In this code, missing values are replaced with the last non-missing value. na.locf() is from package zoo and is used for the imputation of last non-missing value to the missing value. na.rm is false because it will not remove the missing values from the data.

It can be seen that NA’s are replaced with previous values.

5. K-nearest neighbor

It is a highly used method to fill in missing values based on the specifications of the nearest points. Below is the code for the knn method.

# Using VIM package for k-NN imputation
install.packages("VIM")

library(VIM)

# Impute missing values with k-NN

penguins_knn <- kNN(penguins_with_missing, k = 5)

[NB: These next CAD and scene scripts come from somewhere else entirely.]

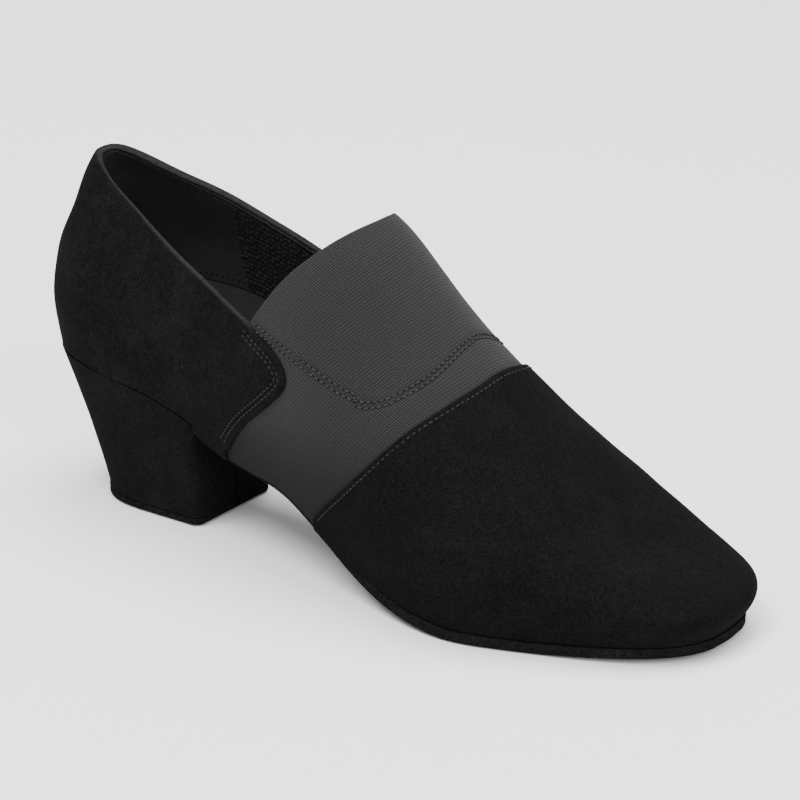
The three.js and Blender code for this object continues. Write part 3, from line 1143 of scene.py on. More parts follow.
@dataclass
class Vamp(Shoe):
    """The suede vamp over the toe, with its folded back edge and row of stitches."""

    rows: int = 161
    columns: int = 110
    roll: float = 0.95 * MM
    roll_rows: int = 7
    thickness: float = 0.9 * MM
    crowding: float = 0.55
    stitch_inset: float = 0.85 * MM
    stitch_pitch: float = 2.0 * MM

    def build(self) -> list[bpy.types.Object]:
        """Builds the vamp and its stitches.

        Returns:
            The pieces.
        """
        side, t = self.over(self.rows)
        start = np.where(side < 0, self.last.share_on(VAMP_EDGE, -1, t),
                         self.last.share_on(VAMP_EDGE, 1, t))
        mid = self.rows // 2
        start[mid] = (start[mid - 1] + start[mid + 1]) / 2
        v = np.linspace(0, 1, self.columns)
        bend = self.crowding * np.sin(v * math.pi / 2) + (1 - self.crowding) * v
        xi = start[:, None] + (1 - start)[:, None] * bend[None, :]
        side2 = np.broadcast_to(side[:, None], xi.shape)
        t2 = np.broadcast_to(t[:, None], xi.shape)
        points = self.last.point(xi, side2, t2)
        normals = self.last.normal(xi, side2, t2)
        points = points + normals * waver(points, 0.05, 0.18 * MM, 0.7)[..., None]
        points = soften(points, normals, VAMP_DENTS)
        rim = points[:, 0]
        away = away_from(points, normals)
        roll = fold(rim, normals[:, 0], away, self.roll, math.pi / 2, self.roll_rows)
        field_ = np.concatenate([np.stack(roll[::-1], 1), points], axis=1)
        spread = np.concatenate([np.repeat(xi[:, :1], self.roll_rows, axis=1), xi], axis=1)
        facing = np.concatenate([np.repeat(normals[:, :1], self.roll_rows, axis=1), normals], 1)
        near = self.hem(field_[0], facing[0], spread[0])[::-1]
        far = self.hem(field_[-1], facing[-1], spread[-1])
        field_ = np.concatenate([near, field_, far])
        obj = Workshop.sheet("vamp_suede", field_, closed=True)
        Workshop.outward_like(obj, normals[mid, 40], points[mid, 40])
        Workshop.thicken(obj, self.thickness, use_even_offset=False)
        self.place(obj, self.kit.suede, Finish.SUEDE, "vamp")
        return [obj, *self.stitches(side, t, start)]

    def stitches(self, side: np.ndarray, t: np.ndarray,
                 start: np.ndarray) -> list[bpy.types.Object]:
        """Sews the row of stitches inside the back edge.

        Args:
            side: Sides of the rows.
            t: Their levels.
            start: Shares of the length of the back edge.

        Returns:
            The pieces.
        """
        inset = start + self.stitch_inset / self.last.length
        path = self.last.grown(inset, side, t, 0.0)
        normal = self.last.normal(inset, side, t)
        keep = t > 0.02
        return Stitching(self.last, self.kit, slot=Finish.SUEDE).row(
            "vamp_stitches", path[keep], normal[keep], self.stitch_pitch, self.kit.grey_thread)


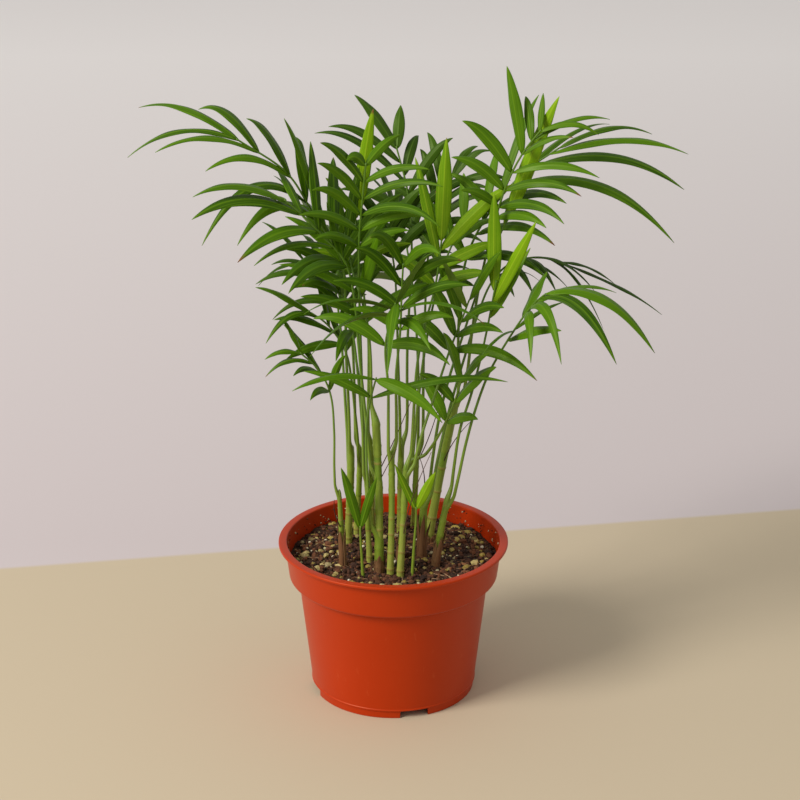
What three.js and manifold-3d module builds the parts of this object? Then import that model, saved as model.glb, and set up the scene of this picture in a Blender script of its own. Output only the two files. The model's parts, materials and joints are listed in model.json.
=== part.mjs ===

# Check the dataset with imputed values

head(penguins_knn)

In above code for k nearest neighbor, kNN() function is used for imputation of missing values, where k is the number of neighbors to be consider for the imputation.

Here TRUE are the values that are imputed, and FALSE are those that are observed. Thus, this method successfully imputes the missing values.

6. The most frequent value

By this method, missing values will be replaced with the most frequent or maximum value of the corresponding columns. Below is the code for illustration.

# Load the necessary packages
library(palmerpenguins)

# Create a copy of the penguins dataset with missing values

penguins_most_frequent <- penguins

# Replace missing values with the most frequent value in each column

for (col in c("bill_length_mm", "bill_depth_mm", "flipper_length_mm")) {

  most_frequent_value <- table(penguins_most_frequent[[col]])[which.max(table(penguins_most_frequent[[col]]))]

  penguins_most_frequent[is.na(penguins_most_frequent[[col]]), col] <- most_frequent_value

}

# Check the dataset with imputed values

head(penguins_most_frequent)

The above code assigns the most frequent value of the column to the missing value, A loop is used for iteration of each column. col is the loop variable

Thus, missing values are covered with the maximum value of the columns.